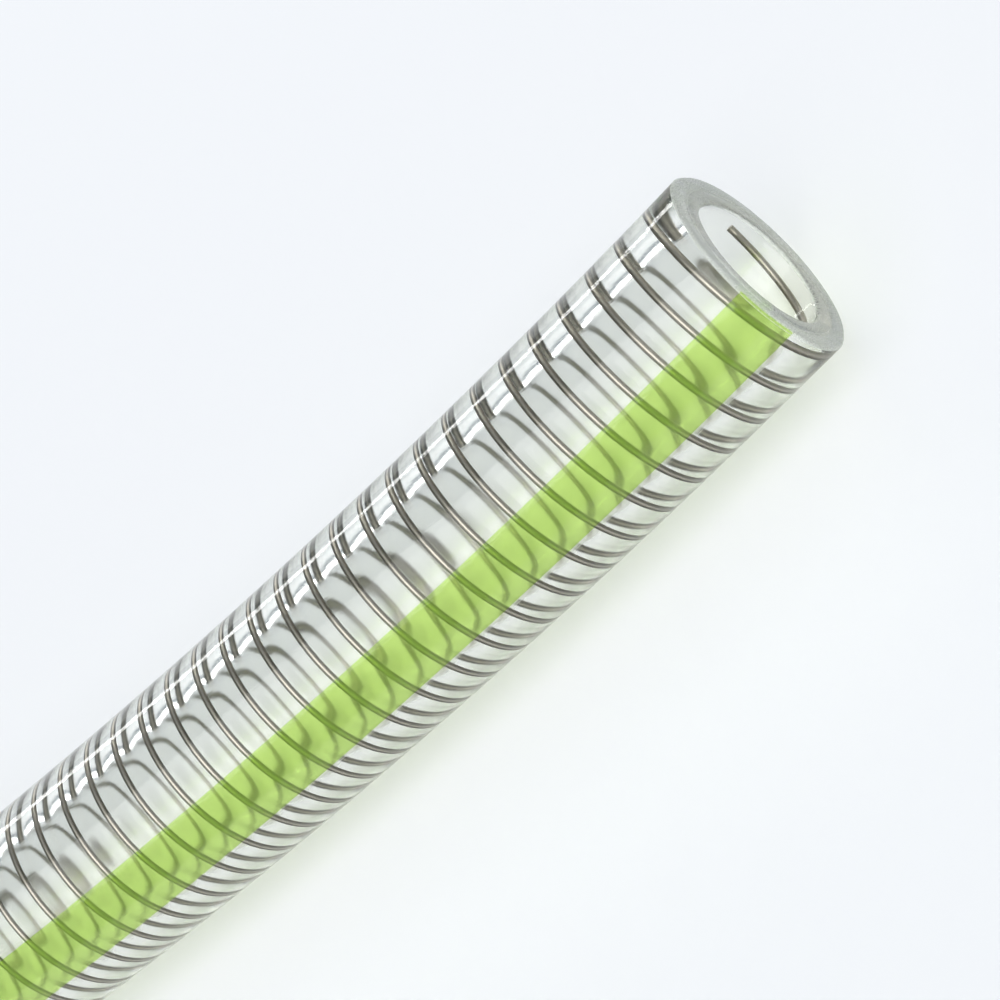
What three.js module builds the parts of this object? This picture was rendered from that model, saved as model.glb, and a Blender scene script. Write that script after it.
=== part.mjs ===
// A cut length of clear fluoropolymer hose: a clear wall in two bonded layers, a round steel
// spring wire wound between them, and one green stripe let into the cover along its whole length.
// The hose lies on z = 0. It is gently bent towards +Y at its +X end and straight beyond. The
// cut at the +X end stands a few degrees off square, as a hand cut does, and the other is square. Millimetres, +Z up, origin under the middle of the part's bounding box.
import * as THREE from "three";

// Driving dimensions, in millimetres and degrees
const BORE_DIAMETER = 15;
const WALL_THICKNESS = 3.5; // of both layers and the wire between them
const HOSE_LENGTH = 500; // along the centreline
const BENT_LENGTH = 110; // of the bent stretch at the +X end, along the centreline
const BEND_RADIUS = 660; // of the centreline
const CUT_TILT = 7.25; // of the cut at the +X end, off square
const CUT_TILT_DIRECTION = 45; // where that cut leans back most, from -Y up towards +Z
const WIRE_DIAMETER = 0.75;
const WIRE_PITCH = 4.02;
const WIRE_START_ANGLE = 119; // at the +X end, measured from -Y up towards +Z
const WIRE_END_INSET = 0.9; // from each end of the centreline to the middle of the wire's end
const WIRE_CLEARANCE = 0.15; // between the wire and the layers on either side
const STRIPE_LOW_ANGLE = 13; // the stripe's lower edge, measured from -Y up towards +Z
const STRIPE_HIGH_ANGLE = 47;
const STRIPE_THICKNESS = 0.4;
const STRIPE_CLEARANCE = 0.2; // between the stripe and its groove

// How finely round shapes are divided
const SIDES_ROUND_HOSE = 24;
const STEPS_ALONG_BEND = 8;
const STEPS_PER_TURN = 12;
const STRIPE_STEPS_ACROSS = 4;

// Derived sizes
const BORE_RADIUS = BORE_DIAMETER / 2;
const OUTER_RADIUS = BORE_RADIUS + WALL_THICKNESS;
const WIRE_RADIUS_IN_WALL = (BORE_RADIUS + OUTER_RADIUS) / 2;
const HALF_SIDE_ANGLE = Math.PI / SIDES_ROUND_HOSE;
const HALF_TURN_STEP = Math.PI / STEPS_PER_TURN;

// The wire's square section has the area of the round wire. Its corner points stand a little
// outside the true helix and its chords pass a little inside it.
const WIRE_HALF_SIDE = (WIRE_DIAMETER / 4) * Math.sqrt(Math.PI);
const WIRE_POINT_RADIUS = (2 * WIRE_RADIUS_IN_WALL) / (1 + Math.cos(HALF_TURN_STEP));
const WIRE_OUTER_REACH = WIRE_POINT_RADIUS + WIRE_HALF_SIDE;
const WIRE_INNER_REACH = WIRE_POINT_RADIUS * Math.cos(HALF_TURN_STEP) - WIRE_HALF_SIDE;
const INNER_TUBE_RADIUS = WIRE_INNER_REACH - WIRE_CLEARANCE;
const COVER_INNER_RADIUS = (WIRE_OUTER_REACH + WIRE_CLEARANCE) / Math.cos(HALF_SIDE_ANGLE);

const radians = (degrees) => THREE.MathUtils.degToRad(degrees);

// The centreline lies half a diameter above the floor. Distance along it is counted from the
// +X end: an arc of the bent length, and then a straight run to the -X end. The frame at each
// place has outward (away from the bend's centre), up and along.
const END_TURN = BENT_LENGTH / BEND_RADIUS;
const STRAIGHT_LENGTH = HOSE_LENGTH - BENT_LENGTH;

// How far the cut leans back for each unit of radius, outward and up, and how far its rim reaches
// from the centreline in x and in y. They set where the hose lies about the origin.
const LEAN_OUTWARD = Math.tan(radians(CUT_TILT)) * Math.cos(radians(CUT_TILT_DIRECTION));
const LEAN_UP = Math.tan(radians(CUT_TILT)) * Math.sin(radians(CUT_TILT_DIRECTION));
const RIM_REACH_X =
  OUTER_RADIUS *
  Math.hypot(
    Math.sin(END_TURN) - LEAN_OUTWARD * Math.cos(END_TURN),
    LEAN_UP * Math.cos(END_TURN),
  );
const RIM_REACH_Y =
  OUTER_RADIUS *
  Math.hypot(
    Math.cos(END_TURN) + LEAN_OUTWARD * Math.sin(END_TURN),
    LEAN_UP * Math.sin(END_TURN),
  );
const BEND_START_X = (STRAIGHT_LENGTH - BEND_RADIUS * Math.sin(END_TURN) - RIM_REACH_X) / 2;
const STRAIGHT_Y =
  (OUTER_RADIUS - RIM_REACH_Y - BEND_RADIUS * (1 - Math.cos(END_TURN))) / 2;

function hoseFrame(distance) {
  const turn = Math.max(0, BENT_LENGTH - distance) / BEND_RADIUS;
  const outward = new THREE.Vector3(Math.sin(turn), -Math.cos(turn), 0);
  const up = new THREE.Vector3(0, 0, 1);
  const along = new THREE.Vector3(-Math.cos(turn), -Math.sin(turn), 0);
  const point = outward.clone().multiplyScalar(BEND_RADIUS);
  point.add(new THREE.Vector3(BEND_START_X, STRAIGHT_Y + BEND_RADIUS, OUTER_RADIUS));
  point.addScaledVector(along, Math.max(0, distance - BENT_LENGTH));
  return { point, outward, up, along };
}

// A curve that gives its own points and frames, so that a swept section never twists.
// A section's x axis becomes the frame's normal and its y axis the frame's binormal.
class FramedCurve extends THREE.Curve {
  getPoint(share) {
    return this.frame(share).point;
  }

  getSpacedPoints(steps) {
    return Array.from({ length: steps + 1 }, (_, i) => this.getPoint(i / steps));
  }

  computeFrenetFrames(steps) {
    const frames = Array.from({ length: steps + 1 }, (_, i) => this.frame(i / steps));
    return {
      tangents: frames.map((frame) => frame.tangent),
      normals: frames.map((frame) => frame.normal),
      binormals: frames.map((frame) => frame.binormal),
    };
  }
}

// The hose's centreline, with even steps along the bend and one step along the straight run.
// Its first section leans back with the cut.
class HoseCurve extends FramedCurve {
  frame(share) {
    const step = share * (STEPS_ALONG_BEND + 1);
    const distance = step > STEPS_ALONG_BEND ? HOSE_LENGTH : (step / STEPS_ALONG_BEND) * BENT_LENGTH;
    const { point, outward, up, along } = hoseFrame(distance);
    if (share === 0) {
      outward.addScaledVector(along, LEAN_OUTWARD);
      up.addScaledVector(along, LEAN_UP);
    }
    return { point, tangent: along, normal: outward, binormal: up };
  }
}

// The right-handed helix of the wire, which follows the bend.
class WireCurve extends FramedCurve {
  frame(share) {
    const woundLength = HOSE_LENGTH - 2 * WIRE_END_INSET;
    const distance = WIRE_END_INSET + share * woundLength;
    const { point, outward, up, along } = hoseFrame(distance);
    const angle = radians(WIRE_START_ANGLE) + (2 * Math.PI * distance) / WIRE_PITCH;
    const normal = outward.clone().multiplyScalar(Math.cos(angle));
    normal.addScaledVector(up, Math.sin(angle));
    const tangent = up.clone().multiplyScalar(Math.cos(angle));
    tangent.addScaledVector(outward, -Math.sin(angle));
    tangent.multiplyScalar((2 * Math.PI * WIRE_POINT_RADIUS) / WIRE_PITCH);
    tangent.add(along).normalize();
    const binormal = tangent.clone().cross(normal);
    point.addScaledVector(normal, WIRE_POINT_RADIUS);
    return { point, tangent, normal, binormal };
  }
}

// Section outlines: x points away from the bend's centre, y points up.
const pointAt = (radius, angle) =>
  new THREE.Vector2(radius * Math.cos(angle), radius * Math.sin(angle));

function roundOutline(radius) {
  return Array.from({ length: SIDES_ROUND_HOSE }, (_, i) =>
    pointAt(radius, 2 * i * HALF_SIDE_ANGLE),
  );
}

function arcPoints(radius, from, to, steps) {
  return Array.from({ length: steps + 1 }, (_, i) =>
    pointAt(radius, from + ((to - from) * i) / steps),
  );
}

function ringShape(outline, innerRadius) {
  const shape = new THREE.Shape(outline);
  shape.holes.push(new THREE.Path(roundOutline(innerRadius).reverse()));
  return shape;
}

// The cover's outer outline, with the groove for the stripe cut into it.
function grooveOutline() {
  const sideGap = STRIPE_CLEARANCE / OUTER_RADIUS;
  const low = radians(STRIPE_LOW_ANGLE) - sideGap;
  const high = radians(STRIPE_HIGH_ANGLE) + sideGap;
  const floorRadius = OUTER_RADIUS - STRIPE_THICKNESS - STRIPE_CLEARANCE;
  const outside = roundOutline(OUTER_RADIUS).filter((point) => {
    const angle = Math.atan2(point.y, point.x);
    return angle < low || angle > high;
  });
  const fullTurn = 2 * Math.PI;
  outside.sort((a, b) => {
    const after = (point) => (Math.atan2(point.y, point.x) - high + 2 * fullTurn) % fullTurn;
    return after(a) - after(b);
  });
  const floor = arcPoints(floorRadius, low, high, STRIPE_STEPS_ACROSS);
  return [pointAt(OUTER_RADIUS, high), ...outside, pointAt(OUTER_RADIUS, low), ...floor];
}

function stripeShape() {
  const low = radians(STRIPE_LOW_ANGLE);
  const high = radians(STRIPE_HIGH_ANGLE);
  const face = arcPoints(OUTER_RADIUS, low, high, STRIPE_STEPS_ACROSS);
  const back = arcPoints(OUTER_RADIUS - STRIPE_THICKNESS, high, low, STRIPE_STEPS_ACROSS);
  return new THREE.Shape([...face, ...back]);
}

function wireShape() {
  const h = WIRE_HALF_SIDE;
  const corners = [[h, -h], [h, h], [-h, h], [-h, -h]];
  return new THREE.Shape(corners.map(([x, y]) => new THREE.Vector2(x, y)));
}

function swept(name, shape, path, steps, material) {
  const geometry = new THREE.ExtrudeGeometry(shape, { extrudePath: path, steps });
  const mesh = new THREE.Mesh(geometry, material);
  mesh.name = name;
  return mesh;
}

const clear = { transparent: true, opacity: 0.4, roughness: 0.1, metalness: 0 };
const innerMaterial = new THREE.MeshStandardMaterial({ color: 0xdfe5e2, ...clear });
const coverMaterial = new THREE.MeshStandardMaterial({ color: 0xd3dad5, ...clear });
const wireMaterial = new THREE.MeshStandardMaterial({
  color: 0x8a847a,
  roughness: 0.25,
  metalness: 1,
});
const stripeMaterial = new THREE.MeshStandardMaterial({ color: 0xb2d578, roughness: 0.3 });

const hosePath = new HoseCurve();
const hoseSteps = STEPS_ALONG_BEND + 1;
const wireSteps = Math.round(((HOSE_LENGTH - 2 * WIRE_END_INSET) / WIRE_PITCH) * STEPS_PER_TURN);
const innerShape = ringShape(roundOutline(INNER_TUBE_RADIUS), BORE_RADIUS);
const coverShape = ringShape(grooveOutline(), COVER_INNER_RADIUS);

const hose = new THREE.Group();
hose.add(swept("inner_tube", innerShape, hosePath, hoseSteps, innerMaterial));
hose.add(swept("spring_wire", wireShape(), new WireCurve(), wireSteps, wireMaterial));
hose.add(swept("outer_cover", coverShape, hosePath, hoseSteps, coverMaterial));
hose.add(swept("green_stripe", stripeShape(), hosePath, hoseSteps, stripeMaterial));

export default hose;
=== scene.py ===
"""A cut length of clear spring hose: a clear refractive wall, a round steel wire helix inside it
and a translucent green stripe under its outer face, on a pale floor in soft studio light."""

import math

import bmesh
import bpy
from mathutils import Matrix, Vector


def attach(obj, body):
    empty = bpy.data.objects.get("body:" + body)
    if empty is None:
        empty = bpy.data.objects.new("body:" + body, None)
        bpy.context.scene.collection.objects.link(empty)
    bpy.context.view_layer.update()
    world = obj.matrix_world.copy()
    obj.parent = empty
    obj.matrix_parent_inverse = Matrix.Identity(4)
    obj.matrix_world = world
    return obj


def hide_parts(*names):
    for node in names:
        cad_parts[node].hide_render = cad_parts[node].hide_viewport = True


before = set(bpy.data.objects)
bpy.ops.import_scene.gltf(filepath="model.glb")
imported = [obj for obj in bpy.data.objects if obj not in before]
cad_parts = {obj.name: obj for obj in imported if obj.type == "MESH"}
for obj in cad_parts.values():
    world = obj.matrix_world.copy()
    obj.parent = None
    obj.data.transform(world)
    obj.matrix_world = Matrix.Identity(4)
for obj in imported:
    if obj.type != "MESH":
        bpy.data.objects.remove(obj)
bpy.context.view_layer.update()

# The hose, in metres: the same sizes as its solids
BORE_RADIUS = 0.0075
OUTER_RADIUS = 0.011
HOSE_LENGTH = 0.5
BENT_LENGTH = 0.11
BEND_RADIUS = 0.66
CUT_TILT = math.radians(7.25)
CUT_TILT_DIRECTION = math.radians(45)
WIRE_RADIUS = 0.000375
WIRE_RADIUS_IN_WALL = (BORE_RADIUS + OUTER_RADIUS) / 2
WIRE_PITCH = 0.00402
WIRE_START_ANGLE = math.radians(119)
WIRE_END_INSET = 0.0009
STRIPE_LOW_ANGLE = math.radians(13)
STRIPE_HIGH_ANGLE = math.radians(47)
STRIPE_THICKNESS = 0.0004
STRIPE_DEPTH = 0.00006  # of clear wall over the stripe
STRIPE_MILKINESS = 0.14  # the share of light that the stripe scatters
WALL_IOR = 1.5

# How finely the shapes are divided
SIDES = 64
BORE_STEPS_PER_PITCH = 8
OUTER_STEP = 0.004
WIRE_SIDES = 8
WIRE_STEPS_PER_TURN = 44
STRIPE_STEPS_ACROSS = 12
ROUTE_STEPS = 24

# The faint swelling of the bore between the wire's turns, and the broken edges of the cut
BORE_WAVE = 0.00004
CUT_EDGE_ROUND = 0.0003

# The slanted cut fades into square sections over this length, and a fine groove marks the seam
# between the wall's two layers on each cut face
CUT_FADE = 0.008
SEAM_HALF_WIDTH = 0.0002
SEAM_DEPTH = 0.0002

# The frosted share of each cut face inside and outside the seam, and how much it varies
INNER_FROST = 0.40
OUTER_FROST = 0.60
FROST_CONTRAST = 1.5

# How closely the knife's marks follow each other along x, y and z on the cut faces
KNIFE_MARKS = (300.0, 1500.0, 500.0)

ROOT = "root"
OUTSIDE, BORE, CUT_INNER, CUT_OUTER = 0, 1, 2, 3
END_TURN = BENT_LENGTH / BEND_RADIUS
STRAIGHT_LENGTH = HOSE_LENGTH - BENT_LENGTH
LEAN_OUTWARD = math.tan(CUT_TILT) * math.cos(CUT_TILT_DIRECTION)
LEAN_UP = math.tan(CUT_TILT) * math.sin(CUT_TILT_DIRECTION)
RIM_REACH_X = OUTER_RADIUS * math.hypot(
    math.sin(END_TURN) - LEAN_OUTWARD * math.cos(END_TURN), LEAN_UP * math.cos(END_TURN))
RIM_REACH_Y = OUTER_RADIUS * math.hypot(
    math.cos(END_TURN) + LEAN_OUTWARD * math.sin(END_TURN), LEAN_UP * math.sin(END_TURN))
BEND_START_X = (STRAIGHT_LENGTH - BEND_RADIUS * math.sin(END_TURN) - RIM_REACH_X) / 2
STRAIGHT_Y = (OUTER_RADIUS - RIM_REACH_Y - BEND_RADIUS * (1 - math.cos(END_TURN))) / 2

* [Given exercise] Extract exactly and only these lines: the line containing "const hose = new THREE.Group();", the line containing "import math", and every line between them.

* [Answer below]
const hose = new THREE.Group();
hose.add(swept("inner_tube", innerShape, hosePath, hoseSteps, innerMaterial));
hose.add(swept("spring_wire", wireShape(), new WireCurve(), wireSteps, wireMaterial));
hose.add(swept("outer_cover", coverShape, hosePath, hoseSteps, coverMaterial));
hose.add(swept("green_stripe", stripeShape(), hosePath, hoseSteps, stripeMaterial));

export default hose;
=== scene.py ===
"""A cut length of clear spring hose: a clear refractive wall, a round steel wire helix inside it
and a translucent green stripe under its outer face, on a pale floor in soft studio light."""

import math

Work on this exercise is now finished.